I thought about apologizing, mentioning how I didn’t want this blog to become a “poor me” whiny emo fest (that’s what LiveJournal is for!), but then I realized that I think my goal of writing regularly is more important than writing only interesting things. So while I cannot say that my posts will always be interesting, I will strive to make them so as I find things I want to say. You don’t have to read my words, but I do appreciate it. I am so far keeping up with reading (and approving) comments, and will endeavor to respond when I have something to say.
And hey, here’s to one week of daily posting!
Thanks for sharing so authentically Joshua. You may feel you are unique…. I am too… but there are many, many people who can relate to you and your words. So, I hope you continue to write and endeavor to sleep better and more! I’ve come to believe that sleep is the #1 thing you can do for a healthy, well-functioning brain.

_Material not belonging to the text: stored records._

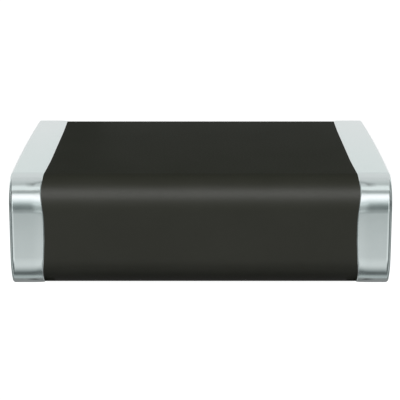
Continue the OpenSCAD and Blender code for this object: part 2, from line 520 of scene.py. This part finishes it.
def electrode_material():
    """Silver and palladium, printed and sintered."""
    return metal_material(
        "electrode_metal",
        ((0.62, 0.61, 0.58), (0.70, 0.69, 0.67)),
        40 * MICRON,
        (0.45, 0.55),
        [(10 * MICRON, 0.4 * MICRON)],
    )


def finish_piece(piece, material, node):
    """Gives a piece its material and slot, and has it stand for a node of the frame."""
    piece.data.materials.append(material)
    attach(piece, "root")
    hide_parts(node)


def make_pieces():
    """Makes every piece. Returns the ceramic, and the two pieces of tin that enclose the rest."""
    body = make_body()
    finish_piece(body, ceramic_material(), "ceramic_body")
    tin, nickel, silver = tin_material(), nickel_material(), silver_material()
    caps = []
    for side in ("left", "right"):
        caps.append(make_tin(side))
        finish_piece(caps[-1], tin, f"{side}_tin_finish")
        finish_piece(make_nickel(side), nickel, f"{side}_nickel_barrier")
        finish_piece(make_silver(side), silver, f"{side}_silver_base")
    return body, caps


def dress_electrodes():
    """The electrodes keep their own shape and only get a better material."""
    printed = electrode_material()
    for name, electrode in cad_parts.items():
        if "electrode" in name:
            for slot in electrode.material_slots:
                slot.material = printed


# Soft light panels that run along X, as angles round the part: 0 is level behind it, 90 is
# straight above it and 180 is level in front. One list lights only the metal and the other only
# the ceramic, as flags do in a studio. Each panel has its lowest and highest angle, its
# brightness and its colour, and those behind the part are longer.
PANEL_DISTANCE = 40 * MM
PANEL_L, BACK_PANEL_L = 66 * MM, 96 * MM
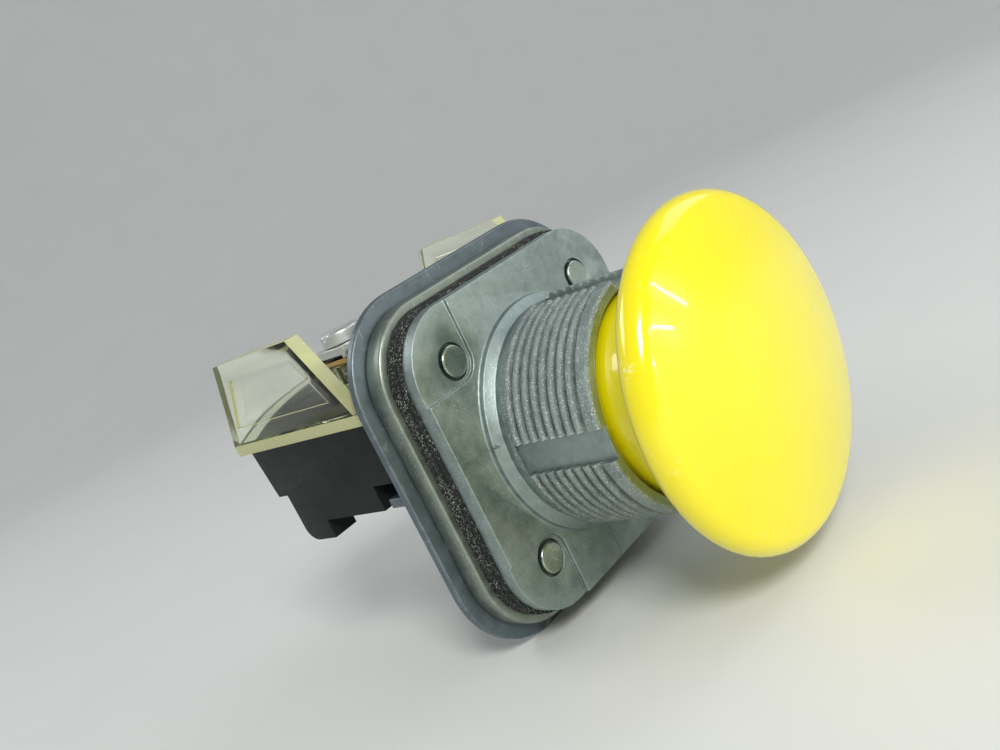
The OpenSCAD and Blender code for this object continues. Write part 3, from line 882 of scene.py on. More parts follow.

I like your description of how it is difficult to know if you area a bit depressed or not. I experience fairly dramatic mood changes which can best be described as being connected to others and the world, or to be alone in an inner world of a mental electrical storm. In the storm, I cannot feel others nor act in a way that is emphatic to them. These are the things that help me stay out of the storm: good sleep, good nutrition, exercise in nature and a conscious attempt to feel my emotions, especially my warmth towards life and all of its mysteries. Theresa is my “canary in the coal mine” and is quick to alert me to the fact that I am drifting away into my sanctuary of isolation. As tempting as it is to go there to find reprieve from the pressures of life, my experience has taught me that nothing productive can be accomplished to change my situation while being so disconnected. Additionally, the biggest joy in my life to date is to love and to be loved by Theresa. While being disconnected, I miss out on my biggest joy. Thanks Josh, for sharing your thoughts…it is good to know that I am not alone with my challenges.